Access to Amud stream is from Karmi’el Route—Meron Junction, about 1.5 km [0.9 mile] north to Moshav Kefar-Shama’I (Route 866 between km stones 41 and 40).  The one-km access road turns east until reaching a parking lot . Follow a footpath marked red in the footpath marking that leaves the parking and leads to the stream.
Fee included for entering the route. The site’s telephone no. is 046999984.
Hiking starts next to a concrete British police outpost named Ein a-Tina that used to guard the route to the spring water. After going down on a quite long descent we shall arrived to a flourmill that up until the twentieth century was activated by water energy for milling grains. The mill was built next to a spring called Ein Yakim that feeds the stream . From here we could chose either to walk on the right or left bank of the stream. Whatever choice you’d take, remember to walk on the opposite side when you’ll return back.
Continue east with the stream. The beautiful orchards along the stream had been once tended by the Arab residents of this area. Now they are irrigated by stream water cannels and concrete pools. Today maintenance work to tend the orchards is done by INPA employees who in a manner similar to that of the Jerusalem mountains’ spring Sataf, exercise simple methods of ancient terrace agriculture.
In our way we shall meet with a fulling mill which means workshop for the wool processing industry one of the Jews of Tsfat’s main pursuit. The same as the flourmill, the work of the fulling mill was also based on water energy for moving huge wooden fulling stocks [wooden hummers] that pounded the wool [scouring], at one point of its processing.
We are certainly going to meet in our path with the many water-pools. It is most recommended to enter them and wet your feet in the water but more important is not to trash garbage behind you.

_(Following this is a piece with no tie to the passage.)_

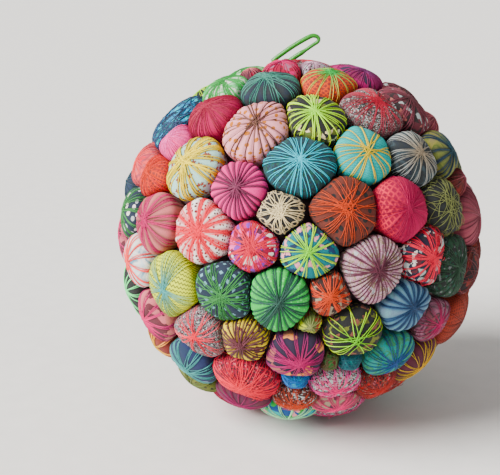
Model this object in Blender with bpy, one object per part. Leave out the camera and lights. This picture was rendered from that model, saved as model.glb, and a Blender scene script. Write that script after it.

Even if you aren’t going to arrive here during spring, most chances are that you'll find many kinds of flowers that illuminate the stream with their blossoming. The place is the largest habitat in Israel of common ivy which can be seen twined upon fences, trees, and stone walls. in the slopes and down in the valleys there are spots of common myrtle, but the unique fauna of Amud stream does not end with its plants – rather if forms some varied habitats: it has a convoluted jungle of Mediterranean forest, scrubland of typical batha that grows on its slopes, and a yearlong shrub-steppe on the foots of its crags down the stream. The flora on the riverbed is also varied: beginning in the upper part of the stream, in the fountain area, there is a lush of oriental plane trees and common willows, and with the decreasing of its water, the oleanders take command while only lilac caste tree and Christ thorns jujube grow on its arid areas.
After about a 1.5-km [0.9 mile] walk we shall meet with the Sechvi pool , the place where the two streams join together where you can find some rest, swim in the water, and mostly – enjoy the shadow supplied by the huge oriental plane trees, certainly because they are the biggest wild trees in Israel. Along this part of our tour we shall meet with cactus fences, fig trees, pomegranates, olives, Judah’s trees, as well as sweet bay, which is usually known after its folkloristic name, laurel.
Many animals also follow their path to water in the area. Apart from porcupines, bores, hyraxes, jackals, foxes, and chukar partridges, in the not so far past the Anatolian leopard, a small size subspecies, was also been seen in this area, but unfortunately the last documentation of this specie is from 1964 from when it was hunted.
Tips for Continuing the Itinerary
From here you can choose one of possible ways to prolong your trip:
Continue south with Amud stream in a footpath marked black another 4 km [2.5 miles] and then climb east with a footpath marked blue to Tsfat – the best recommended itinerary for it allow returning back with public transportation.